EXERCISE PROMPT
Could you print all the entries exactly?

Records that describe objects
──────────

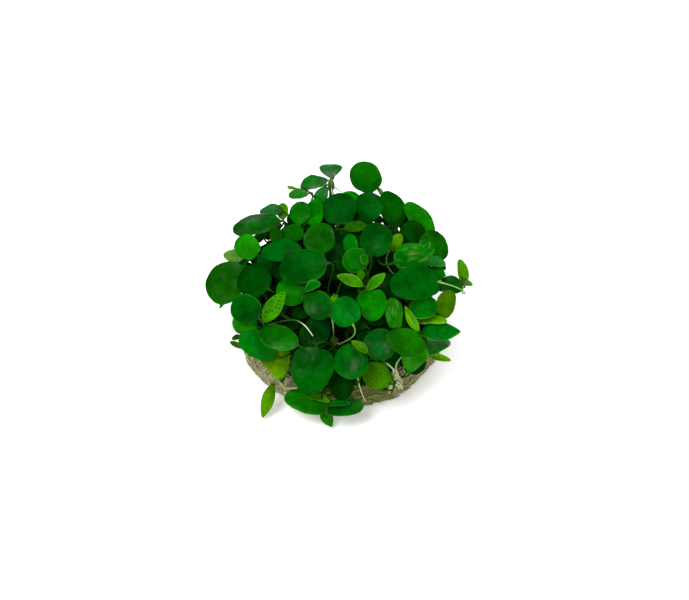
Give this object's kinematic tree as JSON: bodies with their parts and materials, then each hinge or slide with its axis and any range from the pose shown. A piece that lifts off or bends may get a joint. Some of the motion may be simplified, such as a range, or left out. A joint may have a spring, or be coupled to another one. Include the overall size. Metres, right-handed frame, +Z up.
{
  "type": "amazon frogbit",
  "caption": "Clump of young floating water plants with small round glossy leaves on short stalks, standing on a round felted pad of their own roots.",
  "frame": {"origin": "centre of the root pad's flat underside", "axes": "+Z up, away from the surface that the pad rests on; -Y toward the pictured side; +X to the picture's right"},
  "size_m": [0.0726, 0.0706, 0.0455],
  "materials": {
    "crown": "moist, satin",
    "leaf_deep": "waxy, smooth, softly glossy",
    "leaf_fresh": "waxy, smooth, softly glossy",
    "leaf_lime": "young, thin and satin",
    "leaf_mid": "waxy, smooth, softly glossy",
    "leaf_mottled": "waxy with pale patches",
    "leaf_olive": "thin and satin, light shows through",
    "root_pad": "matt, fibrous"
  },
  "bodies": {
    "root": {"root_pad": "root_pad", "leaf_crest_round": "leaf_deep", "leaf_crest_flat": "leaf_mid", "leaf_crest_side": "leaf_mid", "leaf_crest_upright": "leaf_mid", "leaf_upper_mid": "leaf_deep", "leaf_upper_dark": "leaf_deep", "leaf_upper_tall": "leaf_deep", "leaf_upper_right": "leaf_fresh", "leaf_edge_right": "leaf_deep", "leaf_mottled": "leaf_mottled", "leaf_broad_right": "leaf_deep", "leaf_runner_leaf": "leaf_deep", "leaf_pointed": "leaf_deep", "leaf_pointed_under": "leaf_mid", "leaf_right_green": "leaf_mid", "leaf_lime_fold": "leaf_lime", "leaf_mid_round": "leaf_deep", "leaf_mid_curl": "leaf_mid", "leaf_heart": "leaf_fresh", "leaf_mid_low": "leaf_mid", "leaf_mid_left": "leaf_mid", "leaf_left_round": "leaf_mid", "leaf_left_strips": "leaf_mid", "leaf_wing": "leaf_deep", "leaf_bright_left": "leaf_fresh", "leaf_big_left": "leaf_deep", "leaf_dark_left": "leaf_deep", "leaf_crest_left": "leaf_deep", "leaf_broad_left": "leaf_mid", "leaf_speckled": "leaf_lime", "leaf_low_left": "leaf_mid", "leaf_bright_low": "leaf_fresh", "leaf_shelf_left": "leaf_mid", "leaf_olive_low": "leaf_olive", "leaf_broad_front": "leaf_deep", "leaf_apron": "leaf_mid", "leaf_front_grey": "leaf_mid", "leaf_gloss_front": "leaf_mid", "leaf_front_round": "leaf_mid", "leaf_front_right": "leaf_mid", "crown_low_front": "crown", "crown_front_left": "crown", "crown_hollow": "crown", "crown_front": "crown", "crown_front_right": "crown", "crown_rim": "crown", "crown_left": "crown", "crown_far_left": "crown", "crown_centre": "crown", "crown_vee": "crown", "crown_right": "crown", "crown_upper_left": "crown", "crown_upper": "crown", "crown_upper_right": "crown", "crown_crest": "crown", "crown_runner": "crown", "crown_back_left": "crown", "crown_back": "crown", "crown_back_right": "crown"}
  },
  "joints": []
}
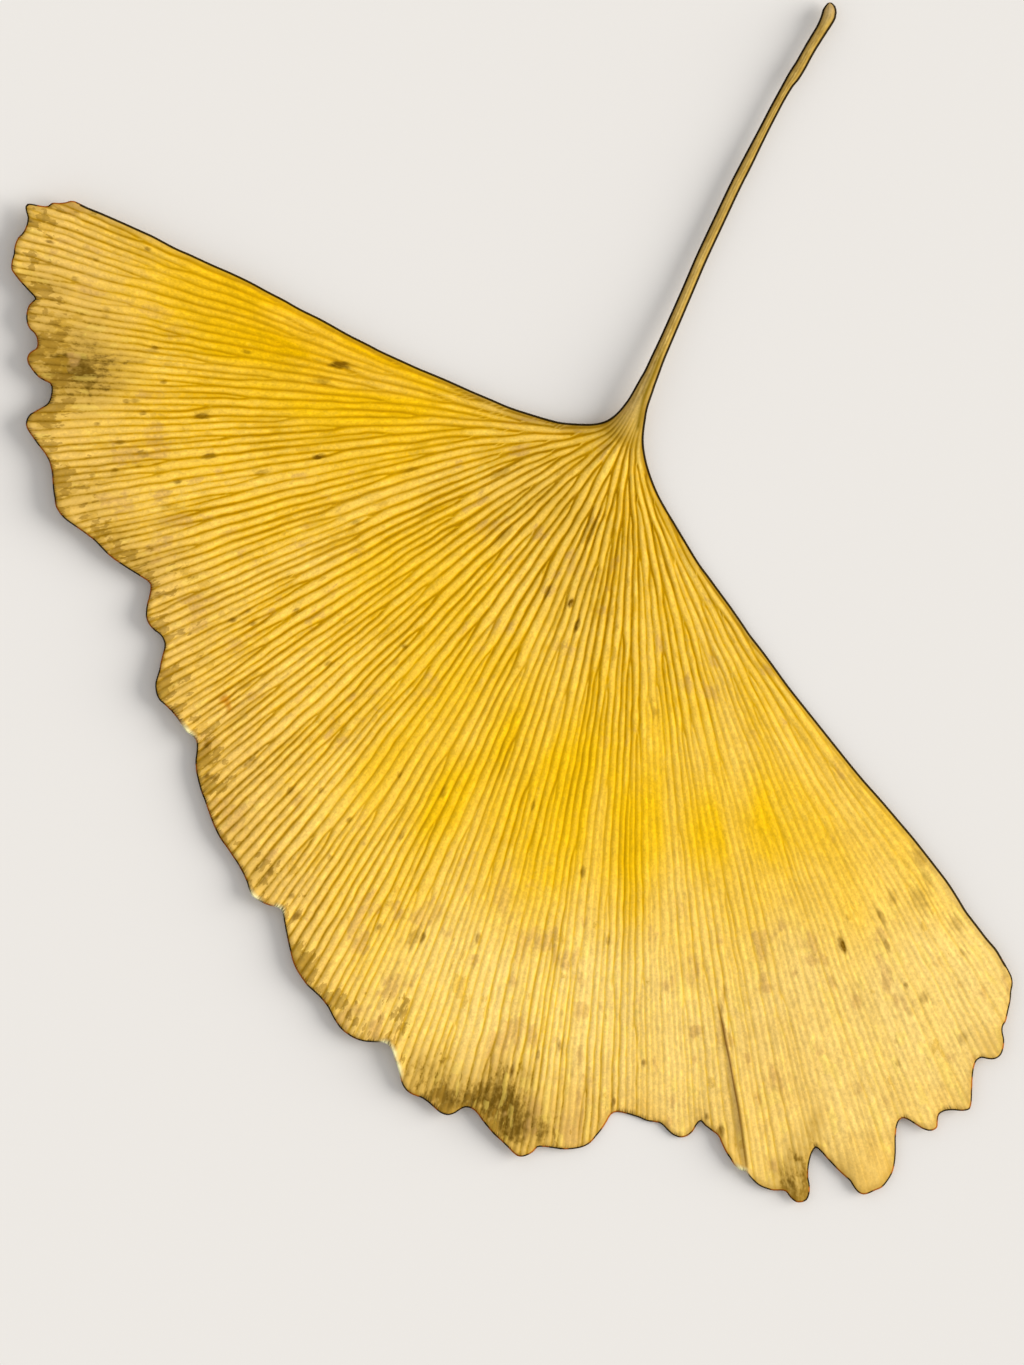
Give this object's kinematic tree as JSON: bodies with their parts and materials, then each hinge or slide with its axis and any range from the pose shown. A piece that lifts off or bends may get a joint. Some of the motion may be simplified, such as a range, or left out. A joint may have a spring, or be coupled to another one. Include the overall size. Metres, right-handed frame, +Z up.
{
  "type": "ginkgo leaf",
  "caption": "Yellow autumn ginkgo leaf with its stalk: a fan-shaped, gently cupped blade with fine forking veins, straight sides and a wavy, notched margin.",
  "frame": {"origin": "on the resting surface, below the centre of the leaf's bounding box", "axes": "+Z up from the resting surface, +X across the blade from one corner of the fan to the other, +Y from the blade towards the free end of the stalk"},
  "size_m": [0.0974, 0.084, 0.0022],
  "materials": {
    "leaf_yellow": "dry, satin, veined"
  },
  "bodies": {
    "root": {"ginkgo_leaf": "leaf_yellow"}
  },
  "joints": []
}
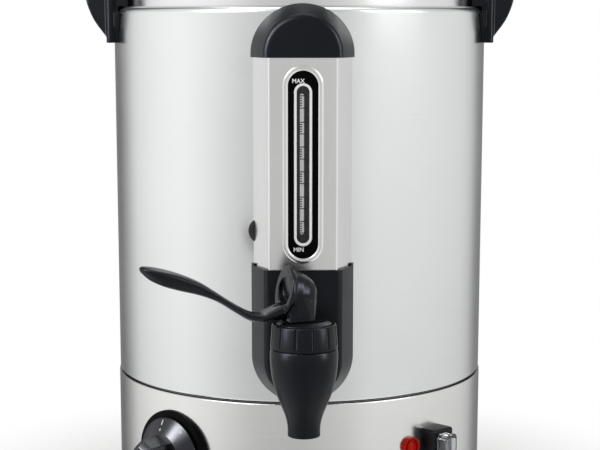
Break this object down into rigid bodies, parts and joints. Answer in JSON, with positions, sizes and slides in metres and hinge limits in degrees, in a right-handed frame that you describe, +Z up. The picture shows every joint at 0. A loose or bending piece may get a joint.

──────────

WRITTEN SOLUTION
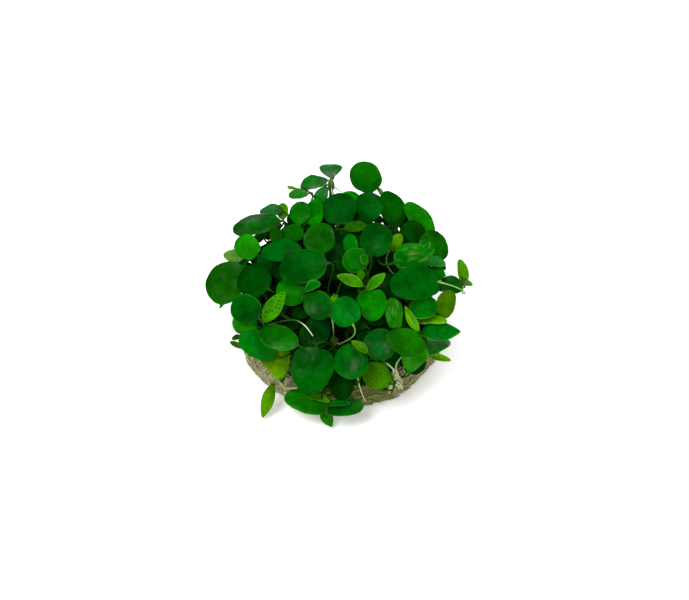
Give this object's kinematic tree as JSON: bodies with their parts and materials, then each hinge or slide with its axis and any range from the pose shown. A piece that lifts off or bends may get a joint. Some of the motion may be simplified, such as a range, or left out. A joint may have a spring, or be coupled to another one. Include the overall size. Metres, right-handed frame, +Z up.
{
  "type": "amazon frogbit",
  "caption": "Clump of young floating water plants with small round glossy leaves on short stalks, standing on a round felted pad of their own roots.",
  "frame": {"origin": "centre of the root pad's flat underside", "axes": "+Z up, away from the surface that the pad rests on; -Y toward the pictured side; +X to the picture's right"},
  "size_m": [0.0726, 0.0706, 0.0455],
  "materials": {
    "crown": "moist, satin",
    "leaf_deep": "waxy, smooth, softly glossy",
    "leaf_fresh": "waxy, smooth, softly glossy",
    "leaf_lime": "young, thin and satin",
    "leaf_mid": "waxy, smooth, softly glossy",
    "leaf_mottled": "waxy with pale patches",
    "leaf_olive": "thin and satin, light shows through",
    "root_pad": "matt, fibrous"
  },
  "bodies": {
    "root": {"root_pad": "root_pad", "leaf_crest_round": "leaf_deep", "leaf_crest_flat": "leaf_mid", "leaf_crest_side": "leaf_mid", "leaf_crest_upright": "leaf_mid", "leaf_upper_mid": "leaf_deep", "leaf_upper_dark": "leaf_deep", "leaf_upper_tall": "leaf_deep", "leaf_upper_right": "leaf_fresh", "leaf_edge_right": "leaf_deep", "leaf_mottled": "leaf_mottled", "leaf_broad_right": "leaf_deep", "leaf_runner_leaf": "leaf_deep", "leaf_pointed": "leaf_deep", "leaf_pointed_under": "leaf_mid", "leaf_right_green": "leaf_mid", "leaf_lime_fold": "leaf_lime", "leaf_mid_round": "leaf_deep", "leaf_mid_curl": "leaf_mid", "leaf_heart": "leaf_fresh", "leaf_mid_low": "leaf_mid", "leaf_mid_left": "leaf_mid", "leaf_left_round": "leaf_mid", "leaf_left_strips": "leaf_mid", "leaf_wing": "leaf_deep", "leaf_bright_left": "leaf_fresh", "leaf_big_left": "leaf_deep", "leaf_dark_left": "leaf_deep", "leaf_crest_left": "leaf_deep", "leaf_broad_left": "leaf_mid", "leaf_speckled": "leaf_lime", "leaf_low_left": "leaf_mid", "leaf_bright_low": "leaf_fresh", "leaf_shelf_left": "leaf_mid", "leaf_olive_low": "leaf_olive", "leaf_broad_front": "leaf_deep", "leaf_apron": "leaf_mid", "leaf_front_grey": "leaf_mid", "leaf_gloss_front": "leaf_mid", "leaf_front_round": "leaf_mid", "leaf_front_right": "leaf_mid", "crown_low_front": "crown", "crown_front_left": "crown", "crown_hollow": "crown", "crown_front": "crown", "crown_front_right": "crown", "crown_rim": "crown", "crown_left": "crown", "crown_far_left": "crown", "crown_centre": "crown", "crown_vee": "crown", "crown_right": "crown", "crown_upper_left": "crown", "crown_upper": "crown", "crown_upper_right": "crown", "crown_crest": "crown", "crown_runner": "crown", "crown_back_left": "crown", "crown_back": "crown", "crown_back_right": "crown"}
  },
  "joints": []
}
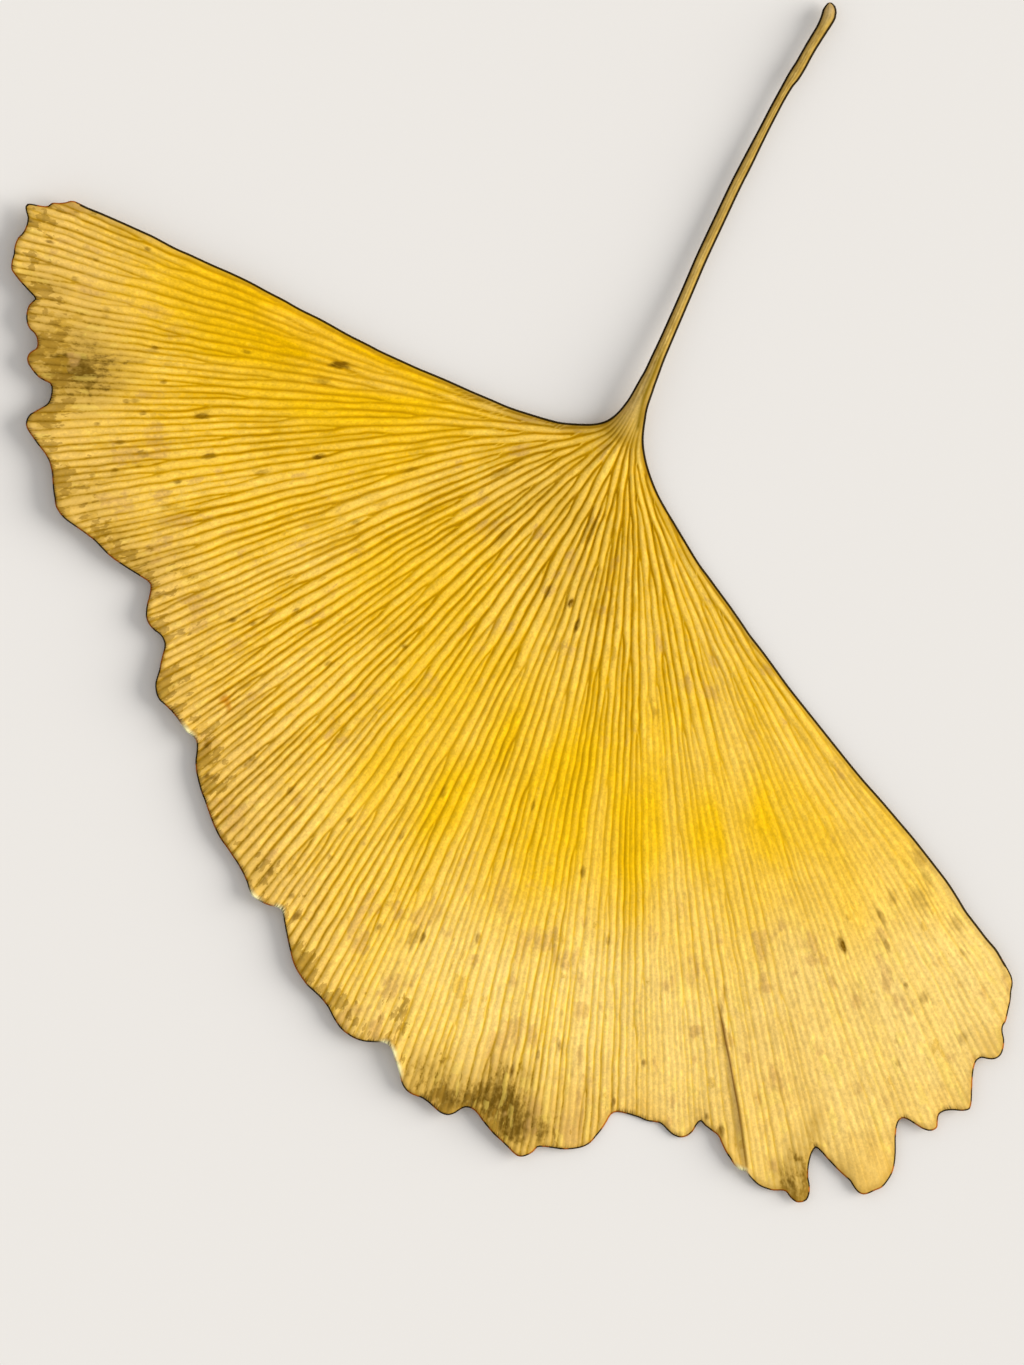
Give this object's kinematic tree as JSON: bodies with their parts and materials, then each hinge or slide with its axis and any range from the pose shown. A piece that lifts off or bends may get a joint. Some of the motion may be simplified, such as a range, or left out. A joint may have a spring, or be coupled to another one. Include the overall size. Metres, right-handed frame, +Z up.
{
  "type": "ginkgo leaf",
  "caption": "Yellow autumn ginkgo leaf with its stalk: a fan-shaped, gently cupped blade with fine forking veins, straight sides and a wavy, notched margin.",
  "frame": {"origin": "on the resting surface, below the centre of the leaf's bounding box", "axes": "+Z up from the resting surface, +X across the blade from one corner of the fan to the other, +Y from the blade towards the free end of the stalk"},
  "size_m": [0.0974, 0.084, 0.0022],
  "materials": {
    "leaf_yellow": "dry, satin, veined"
  },
  "bodies": {
    "root": {"ginkgo_leaf": "leaf_yellow"}
  },
  "joints": []
}
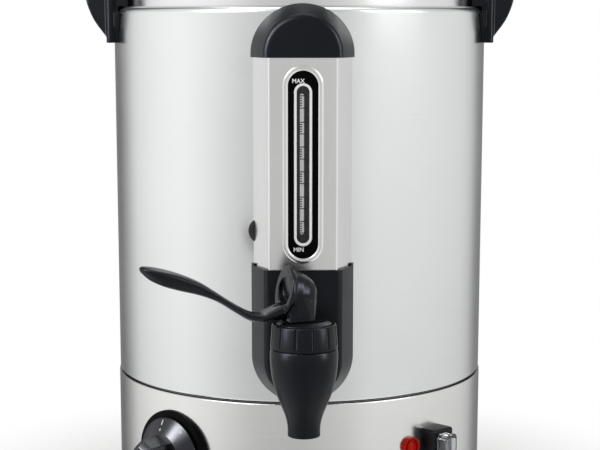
Break this object down into rigid bodies, parts and joints. Answer in JSON, with positions, sizes and slides in metres and hinge limits in degrees, in a right-handed frame that you describe, +Z up. The picture shows every joint at 0. A loose or bending piece may get a joint.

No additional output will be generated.